Foods are seasoned with items like horopito (which replaces traditional pepper) and kawakawa, which has a mint flavor. Seaweed is also used as seasoning, and pikopiko fern tips are added to dishes. Traditional food is connected to the land or the sea.

Today, the hangi meal is used mostly for large gatherings and special occasions – after all, it takes many hours to steam food in an earthen oven-fueled steaming rocks. Like many cultures, food accompanies most Maori celebrations, including those held on Waitangi Day. Each year on Feb. 6, the signing of the Treaty of Waitangi in 1840 is celebrated. That was the year the representatives of the British Crown and more than 500 Maori chiefs signed what is now considered the country’s founding document. It is a great day to try kai at the treaty grounds because there are numerous food stalls serving traditional Maori foods such as hangi, a pot of kina, fry bread, tuatua fritters, and so much more.

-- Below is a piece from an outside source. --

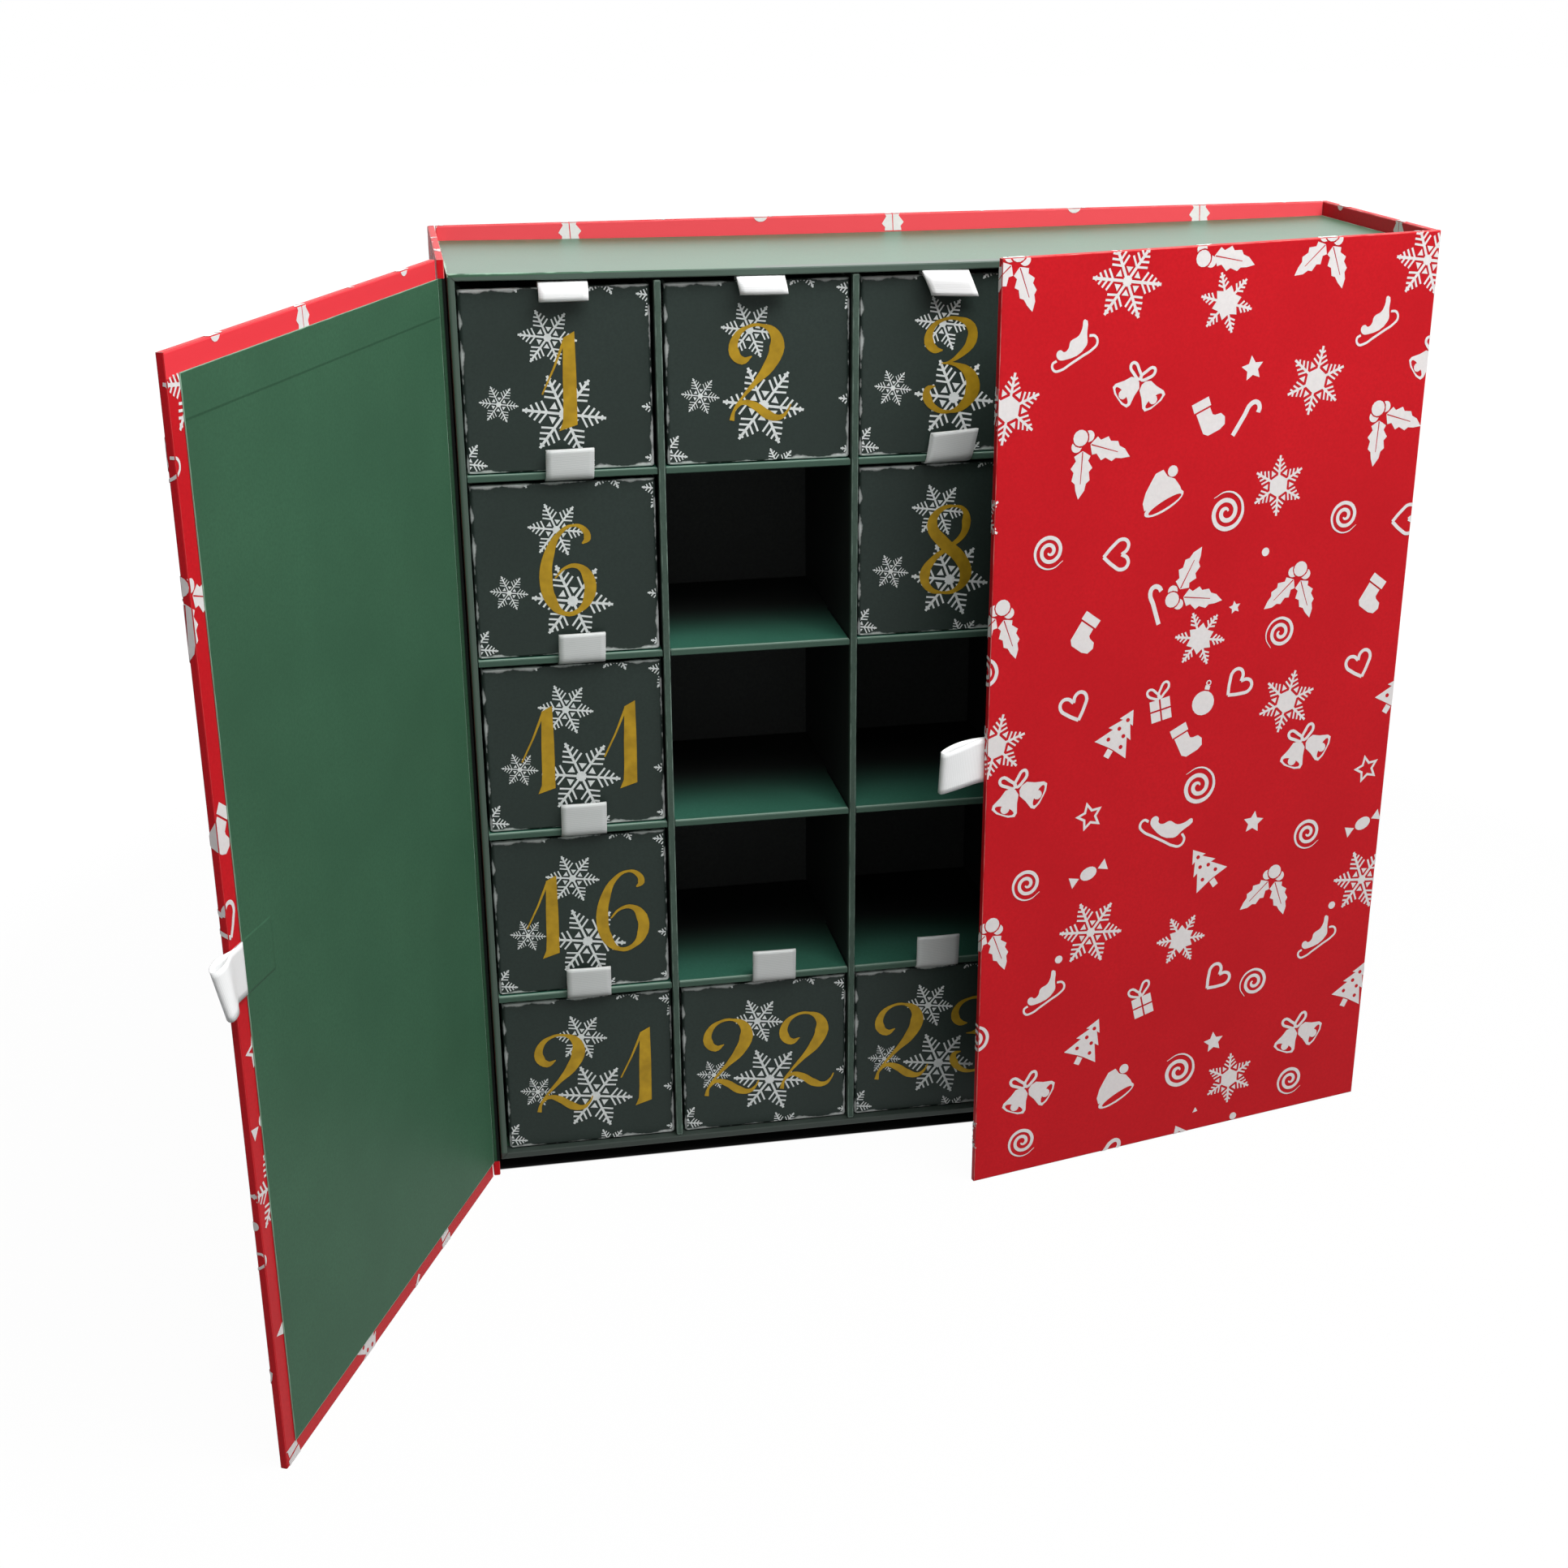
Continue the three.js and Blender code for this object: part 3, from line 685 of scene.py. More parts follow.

There are restaurants in New Zealand that are either serving traditional Maori recipes or have used Maori food traditions to inspire modern-day versions.

Even better, you can go on a Maori cultural experience, like a visit to the Tamaki Maori Village south of Rotorua. There you can see a recreated traditional village in an ancient native Tawa forest. Enjoy traditions, stories and performing arts … and … food. It is an experience unlike any other.